Friday 24 February 2012

Blend is best

This post is prompted by an influx of Southern Tier Gemini in to Leeds - via Beer Ritz of course.

I approached with some trepidation at first...

me: "ooh Gemini..."
Jeff: "hell yeah"
me: "is it fresh though Jeff?
Jeff: "Dunno man, there's no date that's for sure,"
me: "fuck it I can spare £12 on one beer."

*winces*

Despite the ins and outs of spending quite a sum of money on a single beer (I'm fine with it) it is lucky that it WAS fresh and well... Extremely fucking good. You see I had a bottle last year some time in London and it was really disappointing as it had travelled half the world and then sat in a warehouse Sweden for god knows how long, then ended up as part of a trophy collection in a pub with shit service. Hops totally gone, malt bready, flaccid and boring.



So very glad it is fresh then, not quite as fresh as when I tried it first time around in Brooklyn, on draught, but fresh enough. But fresh isn't todays issue.
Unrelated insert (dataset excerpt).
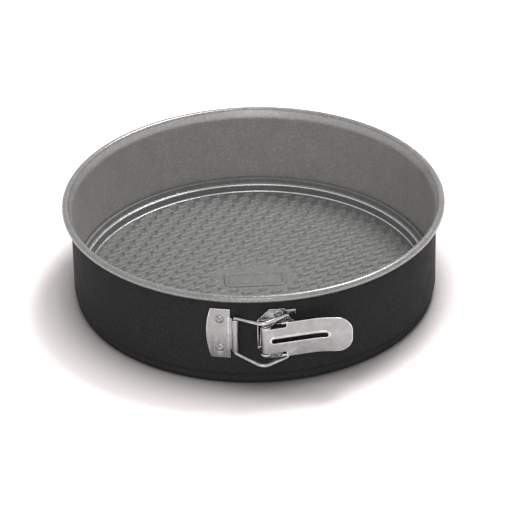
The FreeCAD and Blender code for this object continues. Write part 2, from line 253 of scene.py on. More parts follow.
def make_plate_group():
    sizes = {"Line size": LINE_SIZE, "Smear size": SMEAR_SIZE}
    tree, given, out = new_group("plated steel", sizes, ["Lines", "Smears", "Height"])
    place = add_node(tree, "ShaderNodeTexCoord").outputs["Object"]
    mapped = add_node(tree, "ShaderNodeMapping", {"Vector": place, "Scale": LINE_STRETCH})
    line_scale = math_node(tree, "DIVIDE", 1.0, given.outputs["Line size"])
    lines = noise(tree, mapped.outputs["Vector"], line_scale, 3.0)
    smear_scale = math_node(tree, "DIVIDE", 1.0, given.outputs["Smear size"])
    smears = noise(tree, place, smear_scale, 3.0, SMEAR_SWIRL)
    height = math_node(tree, "MULTIPLY_ADD", smears, SMEAR_HEIGHT, lines)
    tree.links.new(lines, out.inputs["Lines"])
    tree.links.new(ramp(tree, smears, *SMEAR_RANGE), out.inputs["Smears"])
    tree.links.new(height, out.inputs["Height"])
    print(tree.name, "nodes", len(tree.nodes))
    return tree


PLATE = make_plate_group()

# %% [markdown]
# ## The finishes
# Inside, the pan is a warm mid-grey coat with a metallic glint; outside it is nearly black and
# duller. The latch is bright nickel plate. Every shader value that is the same all over the piece
# sits on the shader's own socket, and only what changes over the surface comes from a group.

# %% Materials
FLAKE_SHARE = 0.85  # how much of the change in colour comes from the flakes
MOTTLE_SHARE = 0.15
LOW_PAINTED_SHADE = 0.94  # painted shade: colour of the coat's low places, whose raised tops are painted lighter
COAT_TEXTURE = 0.00004
PLATE_TEXTURE = 0.00003
LINE_RANGE = (0.3, 0.7)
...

I popped back to Reer Ritz and purchased more of this cracking beverage. Hazy orange, heady fruit, greenly herbal, hedgy nose, mouth coating mega complex balance of citric, herbal and bitingly bitter hops and really solid, quite sweet & smooth malt core. The great, great thing about this beer is that it's VERY complex but VERY well balanced. The key? Blending two beers.

Blending in the UK has a bad rep, the initial, and noble history of bar and brewery blended beer starts with Entire gives way to Porter and leads to Stout to a practice undertaken in secret by many breweries in the UK, especially the larger ones. It hit the buffers when scrupulous and unscrupulous landlords started cutting corners and blending slops on the fly to try and increase their margins, usually as a result of monopolistic owners squeezing them very hard. It is also the fault of the terrible Auto Vac.


It seems fairly obvious to me that blending is a good thing, I mean why not? Take some good beers, unique recipes, several ingredients. Then mix them, with other beers, with care which also have several ingredients. Find the best combination. Sell the fucker.

It's a technique employed in the greatest of sour wild beers: Gueuze. A practice used by brewers of Flemish brown ale, fans of Black & Tan, hipsters in Scotland and Denmark (the superlative I Hardcore You) and of course our friends and current inspirations across the pond.

It was quite popular in UK a few generations back but the art has been lost or at least hidden. Look in to some of those winter beers you've been drinking recently, look in to those breweries that only brew four or five beers - there might just be a blend in there. Drink a beer like Gemini or I Hardcore You, Drie Fonteinen or Rodenbach.

We have at present some singularly brilliant beers in the UK, but perhaps we should mix it up some.

Friday 3 February 2012

Beer & Sex pt II

BANG!

Industry sexism is right up there on the news agenda due to the 'Top totty' saga currently distracting the likes of Jeremy Vine, the BBC and upwards of 22% of the House of Commons.
If it's passed you by then this is pretty much a pumpclip parade post made flesh by the likes of MP Kate Green who complained about serial pumpclip offenders - Slaters brewery's 'Top Totty' pouring in the Strangers bar in the Commons. Not only is it rubbish to drink, it also has an utterly crap pumpclip featuring a playboy bunny girl from the 70's. 

Stupid that it got in to the Strangers bar, although apparently a barman commented that "We haven't had any complaints raised with our bar staff." Clueless eh? Also presumably clueless are our elected representatives who had been quaffing this swill all evening and lunchtime before anyone thought that the breweries chosen method of marketing the beer was so fucking outdated as to miss the point entirely, alienate 50% of the drinking public and firmly entrench Real Ale as a habit for furtive singletons who are 40 years past their prime.

It's stupid that it would get in to any bar, we really should be past this sort of nonsense by now, but still I get 'funny' or 'sexy' beer listings in the post no matter how much I ignore the breweries who send them in - someone is selling this. Beer is not funny or sexy at source, the fact that it can make you funny and probably more likley to have sex is a matter of post consumption.  

It's about time the industry engaged all people on a level which is not smirking behind the bike shed, pre enlightenment twattery. That means not just purile pumpclips but sex based marketing as a whole - focus on the damn product for once or in a short space of time you won't have one.